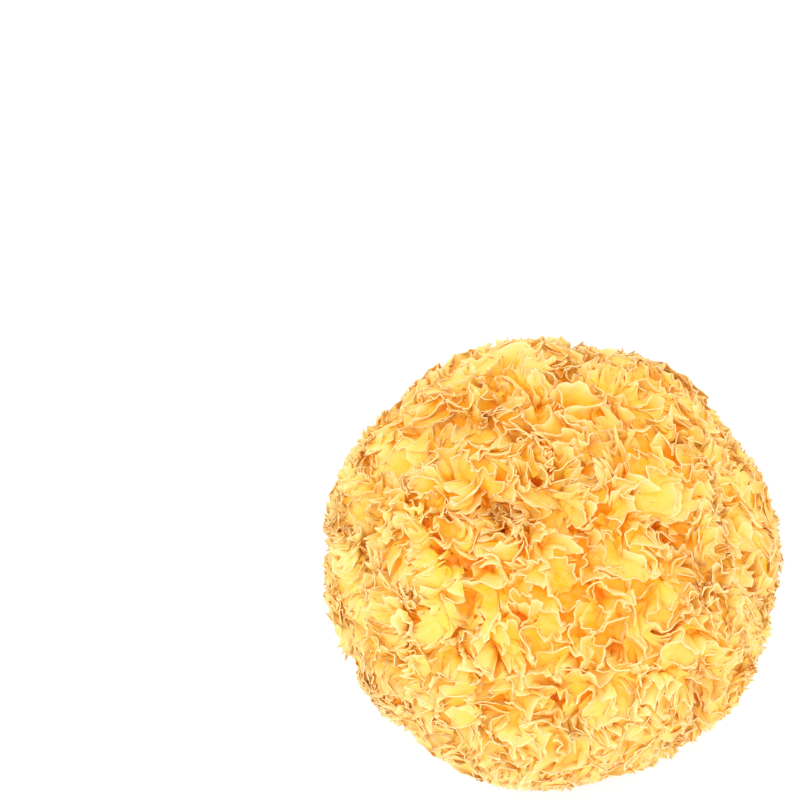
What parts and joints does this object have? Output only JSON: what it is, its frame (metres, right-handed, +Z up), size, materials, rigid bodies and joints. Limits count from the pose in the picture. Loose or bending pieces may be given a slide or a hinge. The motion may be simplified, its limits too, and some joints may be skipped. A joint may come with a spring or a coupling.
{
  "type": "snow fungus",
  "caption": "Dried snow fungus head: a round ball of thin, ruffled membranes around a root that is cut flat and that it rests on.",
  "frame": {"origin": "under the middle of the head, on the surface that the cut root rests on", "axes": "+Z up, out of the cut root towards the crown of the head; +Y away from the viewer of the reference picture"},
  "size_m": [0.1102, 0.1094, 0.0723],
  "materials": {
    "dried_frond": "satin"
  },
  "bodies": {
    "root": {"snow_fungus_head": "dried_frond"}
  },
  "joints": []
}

* _Required work_
Set every line of the listing down word for word.

* _Finished task_
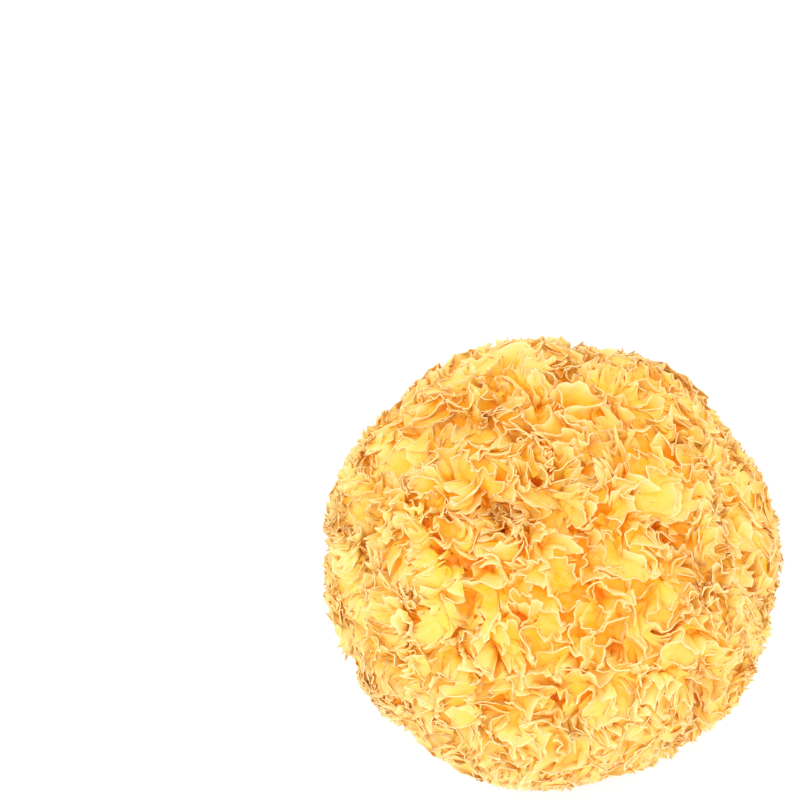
What parts and joints does this object have? Output only JSON: what it is, its frame (metres, right-handed, +Z up), size, materials, rigid bodies and joints. Limits count from the pose in the picture. Loose or bending pieces may be given a slide or a hinge. The motion may be simplified, its limits too, and some joints may be skipped. A joint may come with a spring or a coupling.
{
  "type": "snow fungus",
  "caption": "Dried snow fungus head: a round ball of thin, ruffled membranes around a root that is cut flat and that it rests on.",
  "frame": {"origin": "under the middle of the head, on the surface that the cut root rests on", "axes": "+Z up, out of the cut root towards the crown of the head; +Y away from the viewer of the reference picture"},
  "size_m": [0.1102, 0.1094, 0.0723],
  "materials": {
    "dried_frond": "satin"
  },
  "bodies": {
    "root": {"snow_fungus_head": "dried_frond"}
  },
  "joints": []
}